Евразийцы, к счастью, не успели оставить системы, которую можно лишь принять или отвергнуть. Они жили в непрерывном споре не только с двумя могучими жерновами, стремившимися их перемолоть, но и друг с другом. Загляните в брошюру Н. Н. Алексеева, В. Н. Ильина и П. Н. Савицкого, изданную в Париже, – нет ничего показательней ее заглавия: «О газете «Евразия» (газета «Евразия» не есть евразийский орган)». Но стратегически важные идеи, заложенные в их трудах (которые надлежит перепечатать и прочесть), подошли к порогу общего внимания. Они готовы участвовать в наших делах.
Литература эксперимента
Что значит эксперимент в литературе, совсем не так ясно, как кажется с первых слов. Обычно подразумевается что-то подобное научному эксперименту – опыт, который необходим, чтобы двинуться вперед, пробное воплощение теорий.
Но ведь искусство не строится на теориях и даже не строится вообще – оно вырастает индивидуальным способом через образ, а там, где строится, господствуют набор, трафарет, расчет и формальная хитрость; как будто это не раз уже подтверждалось.
Кроме того, ведь в науке никто не предложит вам вместо ожидаемого какой-нибудь незаконченный рецепт, тогда как экспериментальная литература печатается и, следовательно, к кому-то обращается, кого-то хочет заинтересовать. Кого же? Говорят, что писателей. В этом случае она, конечно, должна вызывать у читателя большое почтение, так как получается, что перед ним уже учителя его учителей – метры, и следует, проклиная свою неграмотность, если не внял им, молчать.

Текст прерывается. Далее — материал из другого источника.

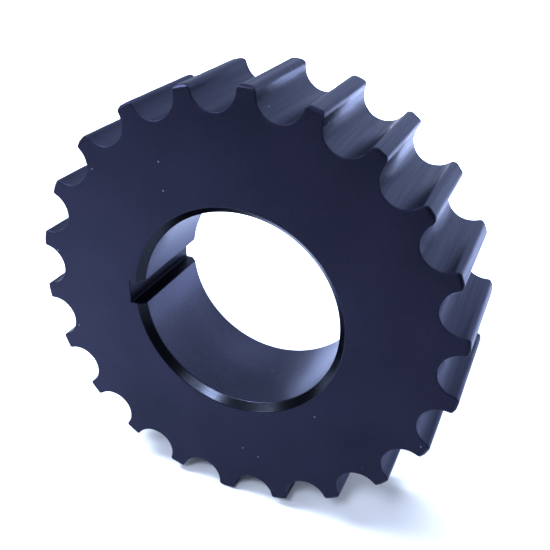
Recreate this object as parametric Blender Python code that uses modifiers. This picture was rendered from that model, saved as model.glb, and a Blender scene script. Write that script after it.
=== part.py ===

Но вот все-таки опять вопрос: нужна ли писателям эта литература? Не пользуются ли ею больше ремесленники, скоросшиватели форм, которые, конечно, с удовольствием будут распространять слух о таинственном величии учителей, лишь бы те их признали конгениальными, а те признают, – и так, поддерживая друг друга, составят уж совсем непроницаемый для читателя бастион; не исключены ведь такие союзы?
И наконец, разве не подозрительно, что прежние писатели, из того же XIX века например, никакой пробной литературой не пользовались и читателю ее не предлагали, а были еще какими новаторами. Если же понимать под экспериментом неизбежный риск при открытии чего-то нового, то он был всегда – с той лишь разницей, что когда не удавался, ему никто оправданий не искал и не включал в литературу: не вышло и – поминай как звали.
Все эти вопросы безусловно обостряют отношения между экспериментаторами и публикой, и отделаться от них, сославшись на что-нибудь вроде «учитесь», уже не удается. В то же время нынешние экспериментаторы настаивают на своем праве создавать формы наперед; их идея – давать направление, открывать художникам новые дороги. Какую сторону тут ни принять, многое остается нерешенным.
В европейской и американской литературе XX века, бесспорно, был период, когда эта идея казалась новаторской и даже выдвигала на поверхность соответствующих себе писателей. Это было время авангардных течений 20-х – начала 30-х годов.